[BEGIN INFORMATION PROVIDED]

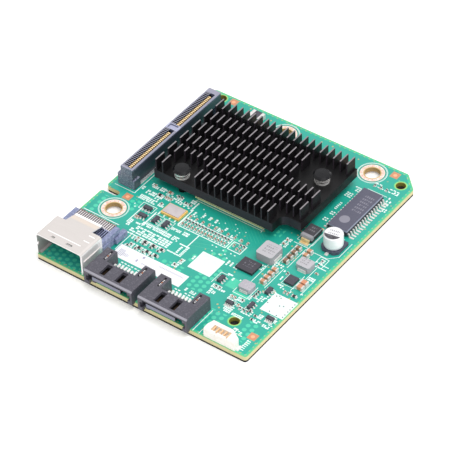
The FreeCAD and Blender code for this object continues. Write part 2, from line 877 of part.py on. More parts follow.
# ---- SATA plugs ------------------------------------------------------------
def makeSataHousing(left):
    right = left + sata_width
    cavity_back = sata_floor - sata_back_wall
    cavity_depth = cavity_back - sata_front
    body = plate([
        (left, sata_front, 0), (right, sata_front, 0), (right, sata_ear_end, 0),
        (right - sata_ear_width, sata_ear_end, 0), (right - sata_ear_width, sata_floor, 0),
        (left + sata_ear_width, sata_floor, 0), (left + sata_ear_width, sata_ear_end, 0),
        (left, sata_ear_end, 0),
    ], -sata_drop, sata_height + sata_drop)
    under_board = block(left, 0, -sata_drop, sata_width, sata_ear_end, sata_drop)
    cavity = block(left + sata_wall, sata_front, -sata_drop, sata_width - 2 * sata_wall,
                   cavity_depth, sata_height - sata_roof + sata_drop)
    step = block(left + sata_side_step, sata_front, sata_side_step_low, sata_width - 2 * sata_side_step,
                 cavity_depth, sata_side_step_height)
    lip = profileX([
        (sata_front, sata_height), (sata_front, sata_height - sata_lip), (sata_front + sata_lip, sata_height),
    ], left, sata_width)
    windows = [block(left + offset, sata_window_front, sata_height - sata_roof, sata_window_width,
                     sata_window_length, sata_roof)
               for offset in sata_window_offsets]
    slots = [block(left + offset - lock_slot_width / 2, lock_slot_front, 0, lock_slot_width,
                   lock_slot_length, sata_height)
             for offset in lock_offsets]
    body = body.cut(group([under_board, cavity, step, lip] + windows + slots))
    tongue = block(left + tongue_start, tongue_front, tongue_rise, tongue_width,
                   cavity_back - tongue_front, tongue_thickness)
    key = block(left + tongue_start, tongue_front, tongue_rise - key_drop, key_width,
                cavity_back - tongue_front, key_drop)
    return joined([body, tongue, key])


def makeSataContacts():
    cavity_back = sata_floor - sata_back_wall
    room = tongue_width - key_width - (sata_contacts - 1) * sata_contact_pitch
    pad_front = tongue_front + sata_contact_setback
    drop_start = sata_floor + sata_tail_run
    drop_end = drop_start + sata_tail_drop
    sheet = sata_tail_sheet
    tail = [
        (sata_floor, sata_tail_height), (drop_start, sata_tail_height), (drop_end, 0),
        (drop_end + sata_tail_foot, 0), (drop_end + sata_tail_foot, sheet), (drop_end + sheet, sheet),
        (drop_start + sheet, sata_tail_height + sheet), (sata_floor, sata_tail_height + sheet),
    ]
    rows = []
    for plug in range(2):
        first = sata_left + plug * sata_pitch + tongue_start + key_width + room / 2
        for index in range(sata_contacts):
            x = first + index * sata_contact_pitch - sata_contact_width / 2
            rows.append(block(x, pad_front, tongue_rise + tongue_thickness, sata_contact_width,
                              cavity_back - pad_front, sata_contact_sheet))
            rows.append(profileX(tail, x, sata_contact_width))
    return group(rows)


def makeSataLocks():
    pins = []
    front = lock_slot_front + lock_pin_margin
    length = lock_slot_length - 2 * lock_pin_margin
    for plug in range(2):
        for offset in lock_offsets:
            x = sata_left + plug * sata_pitch + offset - lock_pin_width / 2
            pins.append(block(x, front, 0, lock_pin_width, length, sata_height - lock_pin_drop))
    return group(pins)


# ---- header ----------------------------------------------------------------
def makeHeaderHousing():
    left = header_left
    right = left + header_width
    back = header_front + header_depth
    top = header_height
    body = plate([
        (left, header_front, 0), (right, header_front, 0), (right, back - header_taper_depth, 0),
        (right - header_right_taper, back, 0), (left + header_left_taper, back, 0),
        (left, back - header_taper_depth, 0),
    ], 0, top)
    edge = profileX([
        (header_front, top - header_chamfer), (header_front + header_chamfer, top), (header_front, top),
    ], left, header_width)
    window_width = (header_pins - 1) * header_pitch + 2 * header_window_end
    window = block(left + header_first_pin - header_window_end, header_front + header_window_front,
                   top - header_window_depth, window_width, header_window_length, header_window_depth)
    cuts = [edge, window]
    for offset in header_notch_offsets:
        cuts.append(block(left + offset, header_front, top - header_notch_depth, header_notch_width,
                          header_window_front, header_notch_depth))
        cuts.append(block(left + offset, header_front, 0, header_groove_width, header_groove_depth, top))
    return body.cut(group(cuts))


def makeHeader():
    nodes["header_housing"] = makeHeaderHousing()
    window_back = header_front + header_window_front + header_window_length
    back = header_front + header_depth
    pin_bottom = header_height - header_pin_drop - header_pin_size
    pins = []
    for index in range(header_pins):
        x = header_left + header_first_pin + index * header_pitch - header_pin_size / 2
        pins.append(block(x, window_back - header_pin_reach, pin_bottom,
                          header_pin_size, header_pin_reach, header_pin_size))
        pins.append(block(x, back, 0, header_pin_size, header_tail_length, header_tail_sheet))
    nodes["header_pins"] = group(pins)
    tabs = []
    for x in (header_left - header_tab_width, header_left + header_width):
        tabs.append(block(x, header_front + header_tab_front, 0, header_tab_width, header_tab_length,
                          header_tab_sheet))
    nodes["header_solder_tabs"] = group(tabs)


# ---- memory chip -----------------------------------------------------------
def makeMemoryChip():
    waist = (memory_height - memory_standoff) / 2
    nodes["memory_chip_body"] = mouldedBody(
        memory_left, memory_front, memory_standoff, memory_width, memory_depth,
        memory_height - memory_standoff, waist, memory_draft)
    leads = []
    exit_height = memory_standoff + waist
    margin = (memory_depth - (memory_leads_a_side - 1) * memory_pitch) / 2
    for index in range(memory_leads_a_side):
        y = memory_front + margin + index * memory_pitch
        leads.append(chipLead(memory_left, y, "-x", memory_lead_width, exit_height,
                              memory_lead_reach, lead_sheet))
        leads.append(chipLead(memory_left + memory_width, y, "+x", memory_lead_width, exit_height,
                              memory_lead_reach, lead_sheet))
    nodes["memory_chip_leads"] = group(leads)


# ---- capacitor -------------------------------------------------------------
def makeCapacitor():
    x, y = can_centre
    half = can_base_size / 2
    nodes["capacitor_base"] = plate([
        (x - half + can_base_chamfer, y - half, 0), (x + half - can_base_chamfer, y - half, 0),
        (x + half, y - half + can_base_chamfer, 0), (x + half, y + half, 0),
        (x - half, y + half, 0), (x - half, y - half + can_base_chamfer, 0),
    ], 0, can_base_height)
    neck = can_radius - can_neck
    nodes["capacitor_can"] = turned(x, y, [
        (0, can_base_height), (neck, can_base_height), (can_radius, can_base_height + can_neck_height),
        (can_radius, can_top - can_edge), (can_radius - can_edge, can_top), (0, can_top),
    ])
    nodes["capacitor_terminals"] = group([
        block(x - can_tab_width / 2, front, 0, can_tab_width, can_tab_reach, can_tab_sheet)
        for front in (y - half - can_tab_reach, y + half)
    ])


# ---- diode -----------------------------------------------------------------
def makeDiode():
    waist = diode_height / 2
    nodes["diode_body"] = mouldedBody(
        diode_left, diode_front, 0, diode_width, diode_length, diode_height, waist, diode_draft)
    middle = diode_left + diode_width / 2
    tabs = [chipLead(middle, diode_front, "-y", diode_tab_width, waist, diode_tab_reach, lead_sheet),
            chipLead(middle, diode_front + diode_length, "+y", diode_tab_width, waist,
                     diode_tab_reach, lead_sheet)]
    nodes["diode_terminals"] = group(tabs)


# ---- inductors, chips, oscillator ------------------------------------------
def makeInductors():
    tabs = []
    for name, (x, y, width, depth, height, along_x) in inductors.items():
        edge = inductor_edge
        nodes["inductor_" + name] = plate([
            (x + edge, y, 0), (x + width - edge, y, 0), (x + width, y + edge, 0),
            (x + width, y + depth - edge, 0), (x + width - edge, y + depth, 0), (x + edge, y + depth, 0),
            (x, y + depth - edge, 0), (x, y + edge, 0),
        ], 0, height)
        rise = height * terminal_rise
        if along_x:
            margin = depth * terminal_margin
            for side in (x - terminal_sheet, x + width):
                tabs.append(block(side, y + margin, 0, terminal_sheet, depth - 2 * margin, rise))
        else:
            margin = width * terminal_margin
            for side in (y - terminal_sheet, y + depth):
                tabs.append(block(x + margin, side, 0, width - 2 * margin, terminal_sheet, rise))
    nodes["inductor_terminals"] = group(tabs)


def makeFlatChips():
    for name, (x, y, width, depth, height) in flat_chips.items():
        nodes["regulator_" + name] = block(x, y, 0, width, depth, height)


def makeSmallChips():
    bodies = []
    leads = []
    waist = small_chip_height / 2
    for x, y, width, depth, count, side in small_chips:
        bodies.append(mouldedBody(x - width / 2, y - depth / 2, 0, width, depth,
                                  small_chip_height, waist, small_chip_draft))
        along = width if side == "y" else depth
        pitch = (along - 2 * small_lead_margin) / (count - 1)
        for index in range(count):
            offset = small_lead_margin - along / 2 + index * pitch
            for sign, name in ((-1, "-"), (1, "+")):
                lead_x = x + offset if side == "y" else x + sign * width / 2
                lead_y = y + sign * depth / 2 if side == "y" else y + offset
                leads.append(chipLead(lead_x, lead_y, name + side, small_lead_width,
                                      waist, small_lead_reach, small_lead_sheet))
    nodes["small_chip_bodies"] = group(bodies)
    nodes["small_chip_leads"] = group(leads)


def makeOscillator():
    nodes["oscillator_base"] = block(oscillator_left, oscillator_front, 0, oscillator_width,
                                     oscillator_depth, oscillator_base_height)
    x = oscillator_left + oscillator_lid_margin
    y = oscillator_front + oscillator_lid_margin
    width = oscillator_width - 2 * oscillator_lid_margin
    depth = oscillator_depth - 2 * oscillator_lid_margin
    nodes["oscillator_lid"] = block(x, y, oscillator_base_height, width, depth, oscillator_lid_height)


# ---- chip components -------------------------------------------------------
def chipComponent(kind, x, y, along_y):
    length, width, height, cap = chip_sizes[kind]
    lip = chip_cap_lip
    body_length = length - 2 * cap
    if along_y:
        body = block(x - width / 2, y - body_length / 2, lip, width, body_length, height - 2 * lip)
        ends = [block(x - width / 2, y - length / 2, 0, width, cap, height),
                block(x - width / 2, y + length / 2 - cap, 0, width, cap, height)]
    else:
        body = block(x - body_length / 2, y - width / 2, lip, body_length, width, height - 2 * lip)
        ends = [block(x - length / 2, y - width / 2, 0, cap, width, height),
                block(x + length / 2 - cap, y - width / 2, 0, cap, width, height)]
    return body, ends


def makeChipComponents():
    ends = []
    for name, spots in (("tan", tan_spots), ("brown", brown_spots), ("orange", orange_spots)):
        bodies = []
        for x, y, along_y in spots:
            body, caps = chipComponent(name, x, y, along_y)
            bodies.append(body)
            ends += caps
        nodes["power_capacitors_" + name] = group(bodies)
    nodes["power_capacitor_ends"] = group(ends)
    small_ends = []
    for name, rows in (("small_capacitors", capacitor_rows), ("small_resistors", resistor_rows)):
        bodies = []
        for x, y, count, step_x, step_y, along_y in rows:
            for index in range(count):
                body, caps = chipComponent("small", x + index * step_x, y + index * step_y, along_y)
                bodies.append(body)
                small_ends += caps
        nodes[name] = group(bodies)
    nodes["small_component_ends"] = group(small_ends)


def makeRearChip():
    x, y, width, depth, height = rear_chip
    nodes["rear_chip_body"] = block(x + rear_chip_cap, y, 0, width - 2 * rear_chip_cap, depth, height)
    nodes["rear_chip_ends"] = group([block(x, y, 0, rear_chip_cap, depth, height),
                                     block(x + width - rear_chip_cap, y, 0, rear_chip_cap, depth, height)])


def makeAll():
    nodes["circuit_board"] = makeBoard()
    nodes["insulator_sheet"] = makeSheet()
    nodes["heat_sink"] = makeHeatSink()
    for name, spot in zip(("left", "right"), pin_spots):
        nodes["push_pin_" + name] = makePushPin(*spot)
        nodes["pin_spring_" + name] = makePinSpring(*spot)
    makeController()
    makeMezzanine()
    nodes["sas_cage"] = makeSasCage()
    nodes["sas_body"] = makeSasBody()
    nodes["sas_contacts"] = makeSasContacts()
    nodes["sata_housing_left"] = makeSataHousing(sata_left)
    nodes["sata_housing_right"] = makeSataHousing(sata_left + sata_pitch)
    nodes["sata_contacts"] = makeSataContacts()
    nodes["sata_board_locks"] = makeSataLocks()
    makeHeader()
    makeMemoryChip()
    makeCapacitor()
    makeDiode()
    makeInductors()
    makeFlatChips()
    makeSmallChips()
    makeOscillator()
    makeChipComponents()
    makeRearChip()
    nodes["blank_label"] = block(label_left, label_front, 0, label_width, label_depth, label_thickness)


def exportAll():
    os.makedirs("parts", exist_ok=True)
    shift = FreeCAD.Vector(-board_width / 2, -(board_depth + sata_front) / 2,
                           board_thickness + sheet_thickness)
    for name, shape in nodes.items():
        moved = shape.copy()
        moved.translate(shift)
        moved.exportStep("parts/" + name + ".step")
        print(name, moved.isValid(), len(moved.Solids), round(moved.Volume, 2))


makeAll()
exportAll()
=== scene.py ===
import math
import bmesh
import bpy
from mathutils import Matrix, Vector


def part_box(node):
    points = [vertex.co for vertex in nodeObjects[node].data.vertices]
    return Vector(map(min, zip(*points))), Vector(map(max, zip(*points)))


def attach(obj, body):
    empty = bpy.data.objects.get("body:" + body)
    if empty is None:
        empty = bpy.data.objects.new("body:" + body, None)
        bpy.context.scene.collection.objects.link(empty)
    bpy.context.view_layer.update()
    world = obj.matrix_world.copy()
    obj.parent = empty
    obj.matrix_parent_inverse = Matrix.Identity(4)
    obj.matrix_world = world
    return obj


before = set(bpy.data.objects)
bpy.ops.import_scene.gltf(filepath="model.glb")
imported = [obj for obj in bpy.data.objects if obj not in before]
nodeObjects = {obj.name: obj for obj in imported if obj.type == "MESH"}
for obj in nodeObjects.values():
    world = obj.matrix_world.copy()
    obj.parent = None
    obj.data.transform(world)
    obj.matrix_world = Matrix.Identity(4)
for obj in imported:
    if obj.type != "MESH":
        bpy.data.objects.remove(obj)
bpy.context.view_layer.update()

boardLow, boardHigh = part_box("circuit_board")
mm = 0.001
print("frame loaded")


# board plan: millimetres from the board's front left corner, heights above its top face
def plan(x, y, z=0.0):
    return Vector((boardLow.x + x * mm, boardLow.y + y * mm, boardHigh.z + z * mm))


# both corners of a node on that plan
def corners(node):
    return [(corner - plan(0, 0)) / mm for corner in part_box(node)]


# a colour of 0 to 255 as the shader takes it
def tone(red, green, blue):
    channels = []
    for value in (red, green, blue):
        part = value / 255
        channels.append(part / 12.92 if part <= 0.04045 else ((part + 0.055) / 1.055) ** 2.4)
    return (*channels, 1.0)


# makes an operator of Wire, which adds a Math node
def mathNode(operation, flipped=False):
    def run(wire, *others):
        given = (*others, wire) if flipped else (wire, *others)
        return addNode(wire.tree, "ShaderNodeMath", {"operation": operation}, given=given)
    return run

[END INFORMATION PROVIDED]

### WHAT IS BEING ASKED
Copy every line that includes the string "None" from the material above.

### RESPONSE TO THIS EXERCISE
    if empty is None:
        empty = bpy.data.objects.new("body:" + body, None)
    obj.parent = None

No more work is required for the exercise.